The other explanation for the so so box office is of course the quality of the films. Many of the above mentioned films weren’t well regarded by fans and critics alike. In the case of Kick Ass, despite favorable reviews, almost no one has heard of the character so it was difficult to generate the buzz that someone more well known would guarantee. With XFC, its earnings may unfortunately be due to ill timing and franchise burnout. The previous mutant offerings (X-Men: The Last Stand and the Wolverine film) have been derided by fans and critics and soured many to the X-Men franchise. While XFC is a step to rectify past blunders it may be too early to have an X-Men film out. Perhaps Fox should’ve let the franchise rest a while to build up demand (one problem with letting franchises based on Marvel Comic characters rest is that Disney now owns the comic book company and many studios that have certain Marvel properties must make films or else lose the rights to Disney.

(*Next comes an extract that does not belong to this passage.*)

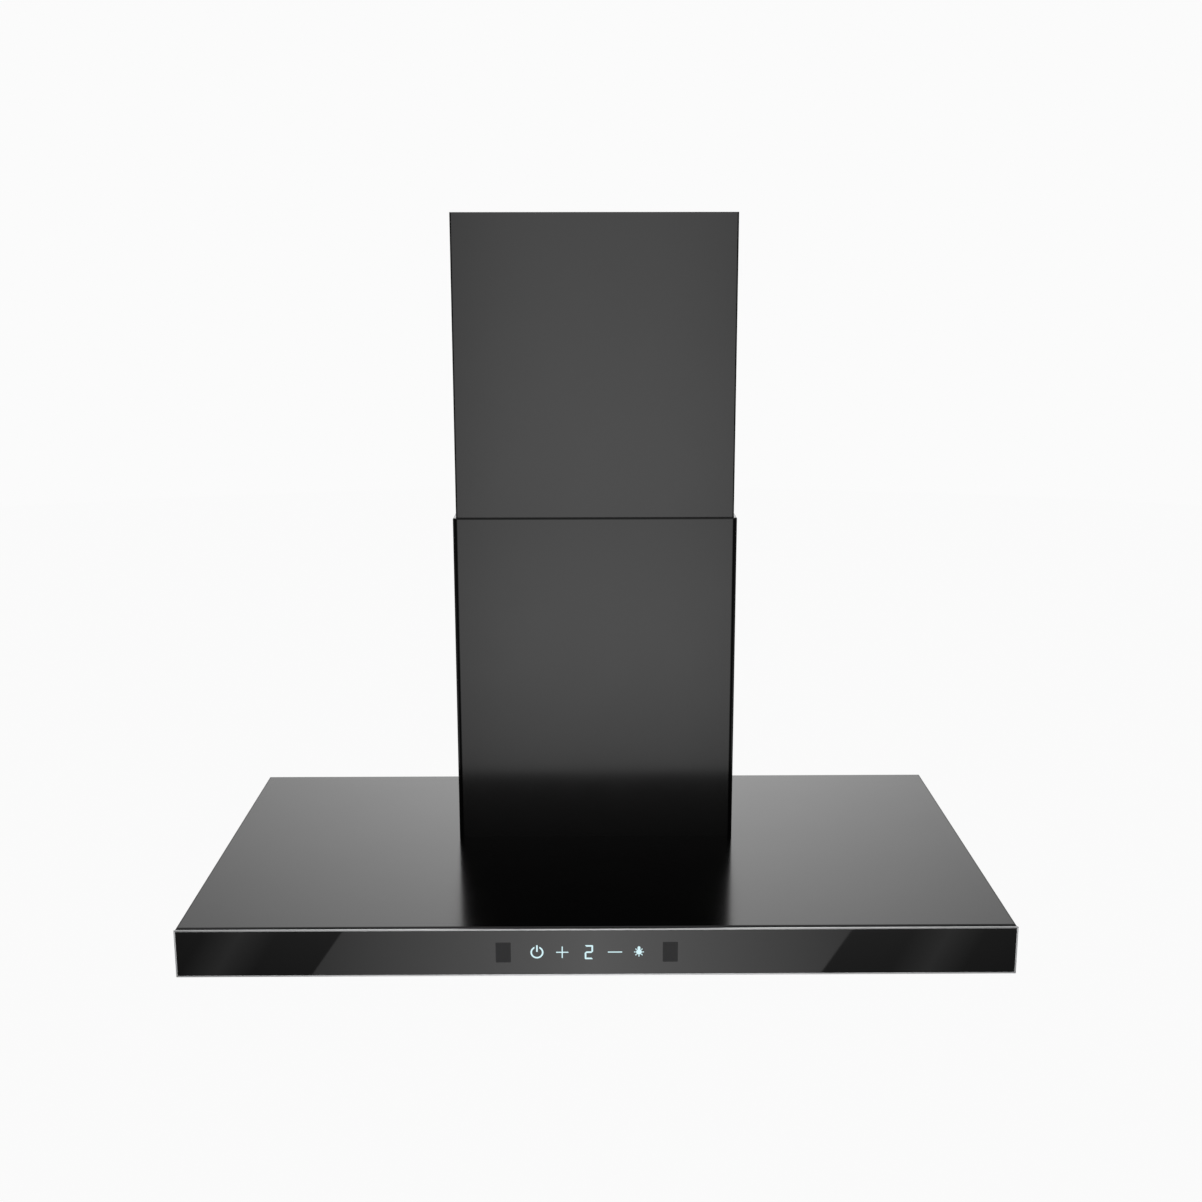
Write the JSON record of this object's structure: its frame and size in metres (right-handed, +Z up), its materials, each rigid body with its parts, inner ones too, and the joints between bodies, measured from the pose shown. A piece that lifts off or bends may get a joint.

They will only let them go if they no longer deem them profitable) . Maybe the film lacked, aside from Magneto and Professor X, recognizable and popular characters like Wolverine and Storm.  Still what this summer’s superhero flicks have earned despite their handicaps is impressive in some ways and can’t be considered outright flops. So it really just serves as a caution for studios and a reminder that there are only so many comic book fans that can support a market for superhero films.

But next year will be the critical test to see if the bubble has burst. Why? Because the heavyweights are coming back. A new Batman film, reboots for Spider-Man and Superman and perhaps the biggest test, The  Avengers film featuring Iron Man, Hulk, Thor and Captain America. If these films have disappointing sales then it can truly said that the bubble has burst.